Non-Linear Data

Topics of this chapter are: Curve Fitting, Curvilinearity, Normal Curve, and Skewness

Divorce rates in Australia in years from 1947 to 1977. In 1974 divorce became legal. The above lines seem to capture the relationship of divorce rates over time and also the change in the law in 1974 when divorce became legal. There was a clear spike when the law changed and a decline after the "pent up" divorces were accomplished. The lines as drawn seem to pass very close to all of the points.

The curve in the second graph presents a different interpretation. It indicates that the divorce rate has been on the rise since the middle sixties and possibly the law caught up with the practice.

Further, the line may pass about as close to the data points as the above graph. The lower line is also more simple. It could be generated with three functions (starting point, slope and accelerating) while it may take as many as six functions to generate the top graph. The bottom graph is more parsimonious.

Curvilinearity

A positively accelerating curve

As indicated in the graphs above trends may be linear or non-linear. The data in Table I is hypothetical trend for 10% interest on $1000.00 for 30 years. Figure 1 shows the 10% Interest at 5 year intervals. Note the non-linear trend. When the numbers are squared the trend becomes more linear but it still remains non-linear in Figure 2. When the natural log is used to transform the data it becomes linear. This difference can be tested by using multiple regression and correcting skewed data.

Figure 1. 10% Interest.

The 10% Interest produces a positive accelerating curve as seen in Figure 1. Notice the each year the gap widens between the amount of change.

The square root of the 10% Interest reduces the amount of acceleration of the curve but it still exists. There continues to be a positive accelerating curve.

Notice in both Figures 1 & 2 that the trend is a positively accelerating even though it is less so in Figure 2 where the transformation is accomplished by the square root method. However, in Figure 3 the trend is a straight line (linear). In Figure 3 the natural log is computed and the result is a straight line.

Things that grow throughout their life will follow that same non-linear pattern as inflation. For example many organisms like trees and whales do, and their weight will increase in a non-linear fashion. Many other living things will increase in a non-linear fashion until maturity. Many psychological phenomenon will follow the same pattern. The year from 1 year old to 2 years old seems much longer than the year 50 to 51 years old. A day spent in a psychiatric hospital has a much longer phenomonologically for a person who spends a week in a psychiatric hospital than for a person who spends a year in a psychiatric hospital. As noted above curvilinearity can be corrected by computing a natural log.

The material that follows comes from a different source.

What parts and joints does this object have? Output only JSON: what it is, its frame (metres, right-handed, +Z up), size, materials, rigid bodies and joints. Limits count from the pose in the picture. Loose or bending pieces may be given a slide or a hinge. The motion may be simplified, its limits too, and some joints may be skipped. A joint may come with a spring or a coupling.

Curvilinearity and Correlation

The data presented above also demonstrates how curvilinearity can be assessed in a correlation or regression problem. The table below contains the correlations of YEAR with INFLATION, INFLATION SQUARED, and the NATURAL LOG OF INFLATION. It shows that when YEAR is correlated with inflation it is .938 but when the Natural Log is computed the relationship becomes 1.00. This indicates that there is a curvilinear relationship between INFLATION and YEAR. Consequently, such a relationship can be tested (as was done here) by first assessing a relationship between two variables and then computing the natural log on the variable that is suspected of being curvilinear and testing that new variable. If the correlation improves as in the example one can conclude that there is a curvilinear relationship. (It must be determined that there is a significant difference between the two correlations.) The curvilinear relationship is exemplified in the scattergrams below.

Curvilinearity and Skewness

Skewness of frequency data presents the problem as curvilinearity data above and computing the Natural Log solves the problem in the same manner. In this next example the variable SHOULD and CONFUSE are skewed. The reason for the skewed data is that most feel that they do what they should and most people don't feel confused. Consequently, most of the responses will be toward the end of the scale.

Both of the variables are skewed (skewness greater than one). Further, the SHOULD variable has another problem in that it is negatively skewed. The computing the natural log function will correct skewness only when it is positive. In order to correct the negative skewness the item must first be reversed. The log function cannot be computed on 0 (zero) and 1 (one) must be added to all numbers. The syntax file above performs all of the necessary functions.

Notice that skewness has been corrected for both variables. Although it is not intuitive when comparing the bar charts. Consequently, the overlay chart has been drawn below to show the correction. In the chart below both the original and natural log of the variable CONFUSE is plotted to show how the skewed variable has become normal.

These are refered to as Standard Scores - they have a mean of 0 and a standard deviation of 1. T- scores have a mean of 50 or 100 and a standard deviation of 5 or 10. The WAIS has a mena of 100 and a standard deviation of 15. The following jobstream computes 3 different standard scores (1) the first has a mean of 50 and a standard deviation of 10, (2) the second has a mean of 100 and a standard deviation of 15, and the final (3) has a mean of 37 (possibly the average age that people become depressed -- nobody says this has to make sense) and a standard deviation of

8.3 (some other possibility). A little weird but you can do anything you want as long as it does not have to make sense.